Physical characteristics
- • location: In the Berglewald of Todtmoos, east of the village centre
- • coordinates: 47°45′01″N 8°01′47″E﻿ / ﻿47.750398°N 8.029758°E
- • elevation: about 1,080 m above sea level (NN)
- • location: Near Brennet, borough of Wehr into the Rhine
- • coordinates: 47°34′55″N 7°54′13″E﻿ / ﻿47.58194°N 7.90361°E
- • elevation: etwa 283 m above sea level (NN)
- Length: 26.1 km (16.2 mi)
- Basin size: 114.8 km²
- • average: 3.71 m³/s
- • minimum: Average low: 680 L/s
- • maximum: Average high: 32.84 m³/s

Basin features
- Progression: Rhine→ North Sea
- Landmarks: Small towns: Wehr; Villages: Todtmoos, Herrischried, Gersbach;
- • right: Rüttebach (main river), Rotmoosbach, Brandbach, Hasel
- Waterbodies: Reservoirs: Wehra Reservoir

= Wehra =

Wehra is a river of Baden-Württemberg, Germany. It passes through Todtmoos and Wehr and flows into the Rhine downstream of Bad Säckingen.

== Geography ==

=== Location and topography ===
The valley of the Wehra is distinctly divided into three sections.

The upper reaches are a high valley typical of the Black Forest, but at 200 to 300 meters deep, they are significantly more relief-like than the neighboring high valleys of the Hotzenwald to the east. Its center is the village of Todtmoos, which occupies the largest part of the valley, which was noticeably reshaped by ice-age glaciers.

In its middle course, the Wehra cuts a gorge, sometimes over 400 meters deep, into the southwestern slopes of the Black Forest. Steep, wooded slopes alternate with cliffs almost 100 meters high in some places. This steep section of the river is a nationally renowned, extremely difficult whitewater stretch. A rocky outcrop there bears the name Hirschsprung (Stag's Leap).
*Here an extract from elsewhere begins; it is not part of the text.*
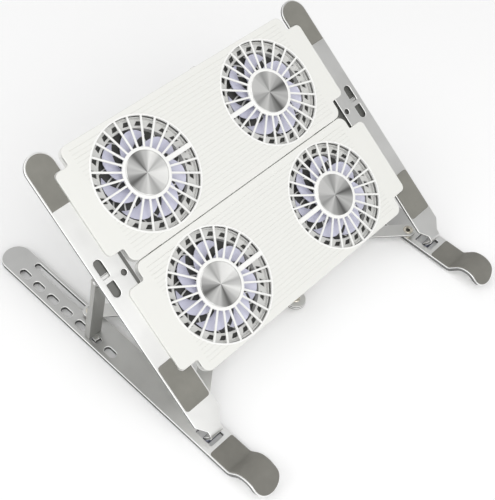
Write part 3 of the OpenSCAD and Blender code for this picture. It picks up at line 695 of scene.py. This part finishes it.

The approximately seven-kilometer-long lower valley section separates the barely structured, steep, 500-meter-high western slope of the Hotzenwald from the heavily karstified plateau of the Dinkelberg, which rises only a little over 100 meters west of the Wehra valley. The main town in this broad valley is the small industrial town of Wehr, which is, however, increasingly attracting tourists. Near the Brennet district, the Wehra flows into the Rhine, still within sight of the town of Bad Säckingen, which lies upstream.